Other key differences between the two regimes relate to more procedural aspects, which generally make the EU regime more stringent than the WTO regime. One of these differences is that, in principle, state aid requires prior approval of the Commission in the European Union, while under the WTO regime, no such prior approval procedure exists (only a notification requirement). Further, the Commission has significant investigative powers that allow it to tackle illegal state aid. Conversely, under the WTO regime, another WTO member can take action only after the subsidy has been granted, either by initiating an anti-subsidy investigation with the aim of imposing countervailing measures or by lodging a WTO dispute. The EU regime thus allows for both ex ante and ex post control, while the WTO regime allows for ex post control only.
Under the EU regime, incompatible state aid that has been granted to an enterprise must be recovered by the member state that granted it. This is in addition to the withdrawal of the subsidy. Conversely, under the WTO regime, only prospective remedies are available. Either countervailing measures are imposed, which limit or prevent further subsidized imports from entering the relevant market, or a successful WTO dispute results in the subsidy being withdrawn. There is no system whereby subsidies that are inconsistent with WTO law must be repaid. The EU regime allows for ex tunc remedies, while the WTO regime allows only for ex nunc remedies.

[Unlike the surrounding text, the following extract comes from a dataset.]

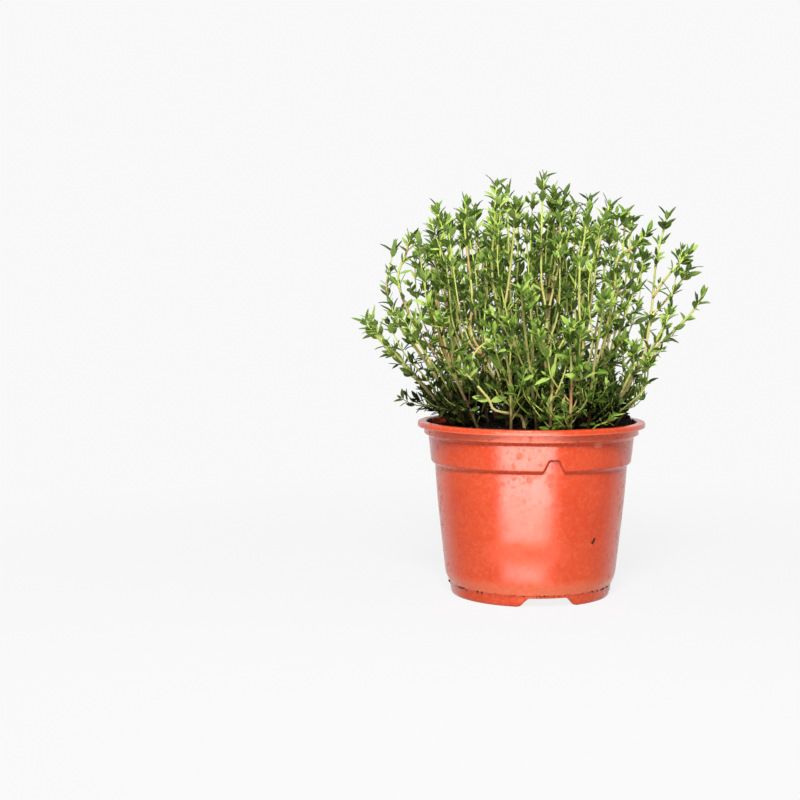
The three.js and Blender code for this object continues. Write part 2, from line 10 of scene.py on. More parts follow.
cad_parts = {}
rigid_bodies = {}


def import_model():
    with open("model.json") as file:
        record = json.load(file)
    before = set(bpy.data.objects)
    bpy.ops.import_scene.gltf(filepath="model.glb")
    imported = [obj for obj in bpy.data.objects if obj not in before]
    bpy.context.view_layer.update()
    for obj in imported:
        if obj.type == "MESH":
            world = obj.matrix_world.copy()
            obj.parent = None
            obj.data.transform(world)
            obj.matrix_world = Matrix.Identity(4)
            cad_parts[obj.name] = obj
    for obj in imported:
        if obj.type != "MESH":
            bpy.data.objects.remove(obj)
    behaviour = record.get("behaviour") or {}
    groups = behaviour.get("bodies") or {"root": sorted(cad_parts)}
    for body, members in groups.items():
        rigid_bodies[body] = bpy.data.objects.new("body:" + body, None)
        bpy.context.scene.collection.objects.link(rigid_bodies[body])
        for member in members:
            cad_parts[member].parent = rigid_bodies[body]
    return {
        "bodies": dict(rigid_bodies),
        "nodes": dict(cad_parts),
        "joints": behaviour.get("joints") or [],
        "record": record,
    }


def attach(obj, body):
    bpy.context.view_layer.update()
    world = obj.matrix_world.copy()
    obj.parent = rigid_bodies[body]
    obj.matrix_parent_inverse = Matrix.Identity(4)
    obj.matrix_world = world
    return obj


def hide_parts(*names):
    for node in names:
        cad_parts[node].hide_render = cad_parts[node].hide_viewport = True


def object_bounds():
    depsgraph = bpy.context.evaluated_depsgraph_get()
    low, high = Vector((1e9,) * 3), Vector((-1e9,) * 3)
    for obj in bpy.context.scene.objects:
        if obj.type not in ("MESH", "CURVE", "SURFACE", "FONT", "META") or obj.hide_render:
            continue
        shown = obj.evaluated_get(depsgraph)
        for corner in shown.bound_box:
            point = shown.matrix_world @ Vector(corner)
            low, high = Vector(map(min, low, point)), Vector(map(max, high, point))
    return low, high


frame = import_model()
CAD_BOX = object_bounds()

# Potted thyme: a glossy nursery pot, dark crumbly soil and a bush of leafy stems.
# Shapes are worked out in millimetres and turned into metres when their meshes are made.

The European Union is unique in imposing a strict internal regime of subsidy control. The purpose of such a strict state aid regime is to limit distortions in the common market as much as possible (i.e., to ensure competitive neutrality). This has been a key requirement for the proper functioning of the internal market. However, the same level of competitive neutrality is lacking in the rest of the world, and this may place EU enterprises at a disadvantage when compared with competitors in other WTO member states.